The legions of young Obama foot soldiers in Iowa, South Carolina, and elsewhere were fired not just by airy notions of hope and change and making history but by the more negative motivation that the prospect of a Clinton nomination stirred in them.

And yet here we are, eight years later, and it is almost as if that great showdown never happened.

Some of those young Obama loyalists have now assumed leading positions in the vast Clinton apparatus, as have some of his most senior campaign staff

With no serious opposition looming in next year’s primaries, Clinton’s standing among Democratic voters is vastly stronger than it was at this point eight years ago (right around the time Obama announced his challenge), notes Nate Cohn in the New York Times

As was the case then, the papers are full of eyebrow-raising stories about overlap between her political backers and donors to the Clinton Foundation

Yet whereas in 2007 those stories were seized on by many liberals as confirmation of their wariness of Clinton, this time around there is little sign of the stories—or those about her continuing to rake in $300,000 speaking fees—causing any real agita on the left.

It’s not hard to come up with explanations for liberals’ newfound acceptance.

There is the fact that she and Obama reconciled and her (mostly) dutiful service as his secretary of state.

There is the letdown that some (many?) Obama liberals have felt about their man and his high-flown aspirations for changing Washington, which has led to a reassessment of Clinton’s more Earth-bound approach.

There is the simple reality that there is not a credible rival to assume Obama’s spot in the field as the more liberal, dynamic, and idealistic alternative—were Sen. Elizabeth Warren to run, she would quickly remind liberals of their misgivings about Clinton, but it really looks like she’s not running.

The result is a sort of collective amnesia among Obama supporters when it comes to their former estimation of Clinton—a reluctance to reckon fully with their aversion to her then and what has come of it since.

This amnesia may seem harmless now, but one can’t help but wonder if it might come back to haunt Democrats in the general election if it is not confronted more fully before then. 

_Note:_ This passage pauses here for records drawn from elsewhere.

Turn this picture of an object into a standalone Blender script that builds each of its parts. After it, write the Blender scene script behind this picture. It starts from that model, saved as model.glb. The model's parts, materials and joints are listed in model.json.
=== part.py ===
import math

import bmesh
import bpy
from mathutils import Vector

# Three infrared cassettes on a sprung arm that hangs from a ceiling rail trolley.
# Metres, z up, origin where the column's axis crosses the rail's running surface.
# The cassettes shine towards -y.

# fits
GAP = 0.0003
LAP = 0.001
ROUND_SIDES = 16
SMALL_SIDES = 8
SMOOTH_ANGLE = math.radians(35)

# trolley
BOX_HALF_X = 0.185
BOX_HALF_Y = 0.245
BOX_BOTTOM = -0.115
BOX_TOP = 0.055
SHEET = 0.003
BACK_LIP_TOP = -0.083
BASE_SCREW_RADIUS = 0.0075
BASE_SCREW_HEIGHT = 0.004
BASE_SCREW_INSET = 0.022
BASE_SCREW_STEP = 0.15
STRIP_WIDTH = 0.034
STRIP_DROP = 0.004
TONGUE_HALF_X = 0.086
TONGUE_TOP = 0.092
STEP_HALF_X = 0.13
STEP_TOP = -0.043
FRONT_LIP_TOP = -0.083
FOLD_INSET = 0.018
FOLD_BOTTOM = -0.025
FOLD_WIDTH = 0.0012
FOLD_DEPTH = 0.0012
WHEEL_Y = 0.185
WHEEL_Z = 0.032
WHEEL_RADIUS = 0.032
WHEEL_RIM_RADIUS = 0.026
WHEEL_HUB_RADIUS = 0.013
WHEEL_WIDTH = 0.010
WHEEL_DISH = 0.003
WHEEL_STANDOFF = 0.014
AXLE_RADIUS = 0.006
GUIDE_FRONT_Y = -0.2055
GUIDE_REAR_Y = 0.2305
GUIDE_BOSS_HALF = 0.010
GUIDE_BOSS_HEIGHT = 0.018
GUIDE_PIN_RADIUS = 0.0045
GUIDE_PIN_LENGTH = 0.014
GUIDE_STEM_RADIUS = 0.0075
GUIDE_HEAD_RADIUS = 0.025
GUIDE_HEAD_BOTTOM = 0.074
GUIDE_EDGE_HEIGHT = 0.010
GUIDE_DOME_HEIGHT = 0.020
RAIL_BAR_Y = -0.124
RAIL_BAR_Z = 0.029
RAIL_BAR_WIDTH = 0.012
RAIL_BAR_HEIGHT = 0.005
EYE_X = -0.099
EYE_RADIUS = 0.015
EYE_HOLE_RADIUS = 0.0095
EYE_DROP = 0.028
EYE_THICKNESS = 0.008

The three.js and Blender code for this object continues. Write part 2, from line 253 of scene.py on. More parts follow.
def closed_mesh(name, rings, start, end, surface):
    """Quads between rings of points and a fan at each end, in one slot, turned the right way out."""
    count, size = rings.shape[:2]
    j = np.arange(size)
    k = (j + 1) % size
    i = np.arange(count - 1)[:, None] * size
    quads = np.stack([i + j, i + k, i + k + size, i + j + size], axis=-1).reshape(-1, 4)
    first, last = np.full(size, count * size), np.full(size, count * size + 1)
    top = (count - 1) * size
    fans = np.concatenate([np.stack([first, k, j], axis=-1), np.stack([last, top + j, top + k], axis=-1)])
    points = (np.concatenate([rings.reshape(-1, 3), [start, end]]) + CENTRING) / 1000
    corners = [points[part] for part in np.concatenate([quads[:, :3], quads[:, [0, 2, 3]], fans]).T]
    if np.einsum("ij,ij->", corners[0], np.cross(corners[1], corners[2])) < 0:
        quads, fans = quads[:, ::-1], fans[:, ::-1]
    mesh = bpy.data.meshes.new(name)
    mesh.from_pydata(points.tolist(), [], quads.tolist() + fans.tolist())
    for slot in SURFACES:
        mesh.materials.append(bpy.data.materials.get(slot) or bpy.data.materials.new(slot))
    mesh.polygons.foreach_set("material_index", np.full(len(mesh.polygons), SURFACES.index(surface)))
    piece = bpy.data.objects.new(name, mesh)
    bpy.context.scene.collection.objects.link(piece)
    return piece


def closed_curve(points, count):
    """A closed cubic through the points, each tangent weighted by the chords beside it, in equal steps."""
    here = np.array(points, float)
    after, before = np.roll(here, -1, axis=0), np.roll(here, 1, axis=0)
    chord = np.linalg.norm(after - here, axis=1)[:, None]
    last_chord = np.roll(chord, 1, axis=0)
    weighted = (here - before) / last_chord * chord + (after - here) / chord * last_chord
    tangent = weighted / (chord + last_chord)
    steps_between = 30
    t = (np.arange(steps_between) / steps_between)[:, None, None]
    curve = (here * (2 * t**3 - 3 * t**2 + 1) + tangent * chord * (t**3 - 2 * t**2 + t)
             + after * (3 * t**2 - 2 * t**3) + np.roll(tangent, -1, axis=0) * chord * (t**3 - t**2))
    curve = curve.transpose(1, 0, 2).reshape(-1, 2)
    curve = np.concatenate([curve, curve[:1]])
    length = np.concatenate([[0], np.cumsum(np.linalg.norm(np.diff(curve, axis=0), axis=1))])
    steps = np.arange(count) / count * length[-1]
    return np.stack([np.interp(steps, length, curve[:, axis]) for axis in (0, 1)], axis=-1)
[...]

Democrats, including Obama’s diehard 2008 backers, may now seem willing to accept Clinton with a shrug or even a hug, and let bygones be bygones.

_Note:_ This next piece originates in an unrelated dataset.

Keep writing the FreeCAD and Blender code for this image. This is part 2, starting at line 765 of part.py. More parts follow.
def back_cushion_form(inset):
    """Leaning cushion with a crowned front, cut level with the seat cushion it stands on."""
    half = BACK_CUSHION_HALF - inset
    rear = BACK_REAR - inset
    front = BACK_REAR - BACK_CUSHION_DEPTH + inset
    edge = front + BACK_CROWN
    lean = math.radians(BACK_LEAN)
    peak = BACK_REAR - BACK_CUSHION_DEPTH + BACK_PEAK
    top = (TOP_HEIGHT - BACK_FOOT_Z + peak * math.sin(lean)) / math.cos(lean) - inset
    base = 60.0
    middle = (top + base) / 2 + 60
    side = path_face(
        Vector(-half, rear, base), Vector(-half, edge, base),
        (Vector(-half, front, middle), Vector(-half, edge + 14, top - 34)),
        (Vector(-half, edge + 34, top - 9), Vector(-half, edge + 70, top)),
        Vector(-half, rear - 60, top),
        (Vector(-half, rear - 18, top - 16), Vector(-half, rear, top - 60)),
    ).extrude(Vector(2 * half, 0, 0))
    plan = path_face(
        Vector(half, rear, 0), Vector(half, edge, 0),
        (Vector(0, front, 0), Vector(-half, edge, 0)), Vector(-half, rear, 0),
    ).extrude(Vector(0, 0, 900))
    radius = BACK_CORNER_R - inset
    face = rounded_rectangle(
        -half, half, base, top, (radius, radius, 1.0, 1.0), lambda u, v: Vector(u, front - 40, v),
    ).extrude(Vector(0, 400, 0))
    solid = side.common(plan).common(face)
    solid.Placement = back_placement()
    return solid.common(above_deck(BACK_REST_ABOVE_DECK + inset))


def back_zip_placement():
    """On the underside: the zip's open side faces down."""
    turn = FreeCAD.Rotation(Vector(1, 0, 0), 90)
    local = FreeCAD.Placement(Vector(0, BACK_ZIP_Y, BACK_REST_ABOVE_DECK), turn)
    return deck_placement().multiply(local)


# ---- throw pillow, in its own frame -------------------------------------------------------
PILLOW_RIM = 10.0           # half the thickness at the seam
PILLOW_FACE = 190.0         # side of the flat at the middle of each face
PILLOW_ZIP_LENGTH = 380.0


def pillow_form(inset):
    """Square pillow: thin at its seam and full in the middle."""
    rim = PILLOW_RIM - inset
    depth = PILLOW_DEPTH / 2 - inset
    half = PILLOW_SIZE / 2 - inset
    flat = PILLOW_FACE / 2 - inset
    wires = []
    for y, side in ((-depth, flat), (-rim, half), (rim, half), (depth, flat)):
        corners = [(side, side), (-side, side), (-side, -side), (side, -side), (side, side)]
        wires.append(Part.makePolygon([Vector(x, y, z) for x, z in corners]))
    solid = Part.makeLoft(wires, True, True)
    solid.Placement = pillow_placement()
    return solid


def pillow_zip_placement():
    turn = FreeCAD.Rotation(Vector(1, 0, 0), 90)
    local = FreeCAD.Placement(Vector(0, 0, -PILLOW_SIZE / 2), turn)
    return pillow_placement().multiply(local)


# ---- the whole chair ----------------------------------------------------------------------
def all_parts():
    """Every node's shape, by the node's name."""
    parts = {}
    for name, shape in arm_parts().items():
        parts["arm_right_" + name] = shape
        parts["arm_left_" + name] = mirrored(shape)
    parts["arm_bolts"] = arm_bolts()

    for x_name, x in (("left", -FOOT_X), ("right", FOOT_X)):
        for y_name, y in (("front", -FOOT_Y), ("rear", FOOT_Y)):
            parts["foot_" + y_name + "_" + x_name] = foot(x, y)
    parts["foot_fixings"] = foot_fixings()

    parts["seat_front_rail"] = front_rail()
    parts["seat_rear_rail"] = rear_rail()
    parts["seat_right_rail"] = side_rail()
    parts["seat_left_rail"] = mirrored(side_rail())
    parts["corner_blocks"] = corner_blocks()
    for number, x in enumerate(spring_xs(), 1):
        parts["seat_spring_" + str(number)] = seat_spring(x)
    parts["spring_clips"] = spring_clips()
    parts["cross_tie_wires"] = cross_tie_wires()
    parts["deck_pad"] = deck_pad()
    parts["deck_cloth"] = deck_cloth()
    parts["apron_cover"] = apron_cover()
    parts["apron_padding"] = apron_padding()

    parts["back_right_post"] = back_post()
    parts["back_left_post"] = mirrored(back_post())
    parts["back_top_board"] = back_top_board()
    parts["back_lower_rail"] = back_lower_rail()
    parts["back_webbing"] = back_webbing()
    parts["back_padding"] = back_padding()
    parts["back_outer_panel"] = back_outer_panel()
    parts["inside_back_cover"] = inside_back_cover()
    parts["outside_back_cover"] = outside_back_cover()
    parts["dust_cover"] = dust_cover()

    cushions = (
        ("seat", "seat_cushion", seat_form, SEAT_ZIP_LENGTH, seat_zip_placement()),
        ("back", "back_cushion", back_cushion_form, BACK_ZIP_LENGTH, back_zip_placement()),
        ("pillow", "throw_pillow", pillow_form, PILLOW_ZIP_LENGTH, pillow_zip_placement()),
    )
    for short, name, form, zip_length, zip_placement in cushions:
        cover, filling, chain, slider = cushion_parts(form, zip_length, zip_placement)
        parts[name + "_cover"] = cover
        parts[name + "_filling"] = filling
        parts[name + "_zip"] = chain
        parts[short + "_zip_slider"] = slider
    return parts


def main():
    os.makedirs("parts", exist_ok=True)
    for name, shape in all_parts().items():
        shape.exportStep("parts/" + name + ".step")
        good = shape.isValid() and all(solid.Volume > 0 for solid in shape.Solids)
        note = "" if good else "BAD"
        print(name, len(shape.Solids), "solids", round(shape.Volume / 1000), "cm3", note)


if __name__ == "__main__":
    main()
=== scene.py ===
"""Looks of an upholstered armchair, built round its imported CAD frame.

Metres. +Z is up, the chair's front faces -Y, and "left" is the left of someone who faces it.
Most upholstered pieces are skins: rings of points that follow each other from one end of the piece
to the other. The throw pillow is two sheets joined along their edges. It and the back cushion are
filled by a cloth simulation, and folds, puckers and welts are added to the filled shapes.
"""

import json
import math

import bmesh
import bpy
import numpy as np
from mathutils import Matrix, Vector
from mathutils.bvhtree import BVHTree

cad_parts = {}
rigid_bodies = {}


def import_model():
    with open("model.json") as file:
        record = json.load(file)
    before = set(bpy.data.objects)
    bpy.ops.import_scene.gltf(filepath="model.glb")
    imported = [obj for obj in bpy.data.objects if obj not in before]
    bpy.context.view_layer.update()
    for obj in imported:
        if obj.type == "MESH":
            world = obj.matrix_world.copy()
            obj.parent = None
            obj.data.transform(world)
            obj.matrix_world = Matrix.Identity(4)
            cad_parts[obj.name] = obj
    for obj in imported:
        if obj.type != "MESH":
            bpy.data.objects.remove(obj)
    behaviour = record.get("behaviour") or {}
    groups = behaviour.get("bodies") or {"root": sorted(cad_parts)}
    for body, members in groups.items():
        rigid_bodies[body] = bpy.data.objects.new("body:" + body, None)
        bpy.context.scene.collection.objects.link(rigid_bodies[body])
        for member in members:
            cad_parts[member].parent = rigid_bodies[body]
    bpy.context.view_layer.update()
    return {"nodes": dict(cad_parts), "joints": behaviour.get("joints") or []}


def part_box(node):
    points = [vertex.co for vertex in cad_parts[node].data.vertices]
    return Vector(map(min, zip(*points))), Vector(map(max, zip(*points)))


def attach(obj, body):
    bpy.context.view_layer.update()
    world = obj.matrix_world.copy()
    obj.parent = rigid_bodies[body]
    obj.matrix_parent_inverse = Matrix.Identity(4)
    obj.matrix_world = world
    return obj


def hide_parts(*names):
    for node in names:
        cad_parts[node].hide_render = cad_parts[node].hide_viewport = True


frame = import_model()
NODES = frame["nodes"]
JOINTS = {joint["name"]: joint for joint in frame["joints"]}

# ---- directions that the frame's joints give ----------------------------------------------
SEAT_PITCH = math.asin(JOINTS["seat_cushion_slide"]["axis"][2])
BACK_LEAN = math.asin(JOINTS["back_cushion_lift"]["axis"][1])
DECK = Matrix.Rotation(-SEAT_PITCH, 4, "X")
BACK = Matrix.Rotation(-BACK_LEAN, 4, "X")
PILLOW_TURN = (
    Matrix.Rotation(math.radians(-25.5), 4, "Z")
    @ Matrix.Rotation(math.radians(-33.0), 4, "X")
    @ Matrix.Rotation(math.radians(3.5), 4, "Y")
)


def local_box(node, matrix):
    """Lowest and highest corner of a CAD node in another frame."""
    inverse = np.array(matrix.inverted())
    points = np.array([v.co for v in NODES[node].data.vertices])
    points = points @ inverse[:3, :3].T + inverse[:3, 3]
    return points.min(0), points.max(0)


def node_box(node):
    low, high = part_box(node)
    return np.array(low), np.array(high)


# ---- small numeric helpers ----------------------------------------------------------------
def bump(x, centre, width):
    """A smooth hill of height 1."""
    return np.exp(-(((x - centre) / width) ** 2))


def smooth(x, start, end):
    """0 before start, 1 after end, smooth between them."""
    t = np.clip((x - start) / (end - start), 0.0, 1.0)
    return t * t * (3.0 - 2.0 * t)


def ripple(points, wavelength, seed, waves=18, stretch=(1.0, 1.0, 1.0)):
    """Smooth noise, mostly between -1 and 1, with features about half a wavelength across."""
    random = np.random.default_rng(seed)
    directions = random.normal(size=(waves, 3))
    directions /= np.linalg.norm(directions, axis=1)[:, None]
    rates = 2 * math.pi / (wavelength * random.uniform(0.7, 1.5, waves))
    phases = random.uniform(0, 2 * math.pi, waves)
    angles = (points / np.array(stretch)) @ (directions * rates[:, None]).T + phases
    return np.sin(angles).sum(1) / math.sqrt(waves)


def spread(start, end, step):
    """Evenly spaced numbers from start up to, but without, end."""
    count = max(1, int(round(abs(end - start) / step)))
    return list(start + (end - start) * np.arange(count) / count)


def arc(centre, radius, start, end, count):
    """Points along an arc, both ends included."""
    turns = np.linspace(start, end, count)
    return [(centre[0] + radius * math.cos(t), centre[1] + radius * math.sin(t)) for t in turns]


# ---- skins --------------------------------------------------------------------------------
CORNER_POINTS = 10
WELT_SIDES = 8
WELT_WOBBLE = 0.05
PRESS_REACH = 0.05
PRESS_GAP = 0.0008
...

But will that acceptance hold once they start seeing her out on the trail again—giving the stump speeches they found so dreadfully dull in contrast to those of their chosen guy in 2008, giving such hyper-cautious answers in debates, coming off as stumbling and disingenuous in her efforts to align herself with the mood of the moment?

Better for Democrats to reckon with that prospect now than in the heat of the 2016 campaign, when they might suddenly find themselves feeling as unenthusiastic about her as they did about another Democrat running to succeed a two-term president with a stronger claim to the party’s emotional core.

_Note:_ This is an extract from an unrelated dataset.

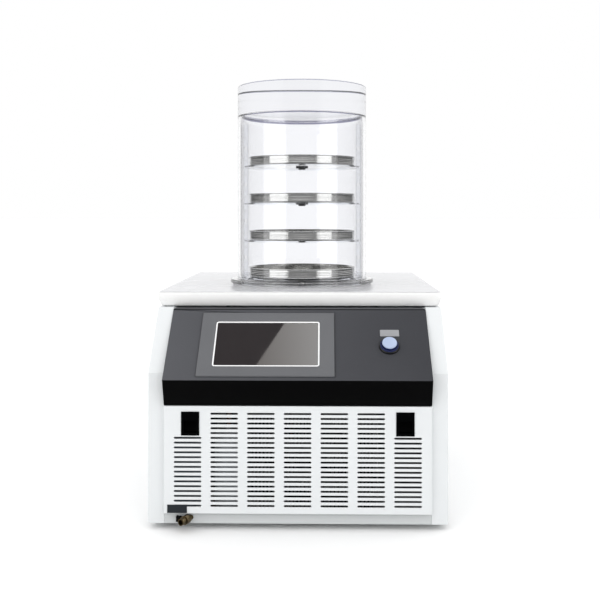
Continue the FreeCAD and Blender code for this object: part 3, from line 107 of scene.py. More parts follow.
class Wire:
    """A socket's value; sums on it add Math nodes."""

    def __init__(self, finish, socket):
        self.finish = finish
        self.socket = socket

    def maths(self, operation, *values, clamp=False):
        return self.finish.node("ShaderNodeMath", {"operation": operation, "use_clamp": clamp},
                                dict(enumerate(values)))

    def __add__(self, other):
        return self.maths("ADD", self, other)

    def __radd__(self, other):
        return self.maths("ADD", other, self)

    def __sub__(self, other):
        return self.maths("SUBTRACT", self, other)

    def __rsub__(self, other):
        return self.maths("SUBTRACT", other, self)

    def __mul__(self, other):
        return self.maths("MULTIPLY", self, other)

    def __rmul__(self, other):
        return self.maths("MULTIPLY", other, self)

    def __truediv__(self, other):
        return self.maths("DIVIDE", self, other)

    def __pow__(self, other):
        return self.maths("POWER", self, other)

    def __gt__(self, other):
        return self.maths("GREATER_THAN", self, other)

    def __lt__(self, other):
        return self.maths("LESS_THAN", self, other)

    def __abs__(self):
        return self.maths("ABSOLUTE", self)

    def clamped(self):
        return self.maths("ADD", self, 0.0, clamp=True)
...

That is why Axelrod’s new recounting of the 2008 showdown provides a service to Obama liberals—it cuts through the fog of forgetfulness, like some kind of Ghost of Primaries Past, to bring Obama-ites face to face with the Clinton they could not abide.

Axelrod is no Clinton-hater—he did ads for her 2002 Senate campaign and expresses repeated gratitude in the book for her support of his and his wife’s efforts to spur research on epilepsy, which their daughter has battled for years.

But, unlike Obama 2008 veterans, he has not signed up with Clinton this time around, and is willing to recount the grand clash in clear-eyed terms.

He recalls Clinton’s weakness for gun-for-hire consultants like the “bloodless and calculating” Mark Penn, who “saw his mission as quashing any liberal impulses” and “justified himself with fuzzy polling numbers and a smug self-assurance that made everything grating.”

He distinguishes Obama’s offer of change in Washington from Hillary’s copy-cat rhetoric:

“The ‘change’ Hillary was offering was not much change at all—certainly not a move away from the raw, divisive politics that had come to define Washington.

“Rather, she seemed to revel in those politics. … The change she was offering was not away from Washington’s habit of parsing words and passing on tough issues. (She habitually sought safe harbor.)

“The change she was offering was not away from a system dominated by PACs and corporate lobbyists. (She had taken their money and defended their work.)”

He casts in distinctly unflattering terms Clinton’s turn to a more aggressive tone once it became clear how much trouble she was in, calling her “downright gleeful” about attacking Obama and describing “the ardor with which she bared her teeth,” all of which “validated our critique that she was a reflection of scorched-earth Washington politics rather than an answer to it.”

He singles out for opprobrium Clinton’s clumsy suggestion that Bobby Kennedy’s assassination late in the 1968 primaries was proof that anything could happen and that she should therefore stay in the race until the bitter end—an “inexcusable” and “thoughtless” comment that Axelrod says “enraged” him.

And he reminds readers of Bill Clinton’s provocative efforts to rally white voters around his wife in the South Carolina primary, which he says set off another senior Obama adviser, Alabama native Robert Gibbs:

“Gibbs was convinced that Bill Clinton was trying to tap into the ugly impulses in southern politics that he had done so much to allay during his political career. ‘This guy had risen above the Old South,’ Robert said, ‘Now their backs are to the wall, and look at what they’re doing. Campaigning right out of the Lee Atwater handbook!’ ” 

Axelrod even gets in a small dig once his narrative turns to the general election, speculating that Hillary was unwilling to speak out against Sarah Palin after the GOP vice presidential nominee gave her a shoutout in her introductory speech because she was “perhaps flattered by Palin’s tribute.”

Axelrod makes sure to close on a conciliatory note, writing that Clinton was “as game, smart, and experienced an opponent as Barack could draw” and that “the warm partnership they built would become one of the inspiring subplots of my time in the administration.”

But make no mistake—Axelrod has not forgotten what the differences were that motivated him, and millions of other Democrats, to come to Obama’s side instead of Clinton’s not that long ago.

And it would be better for their party’s sake if those voters grappled with those memories and realities sooner rather than later.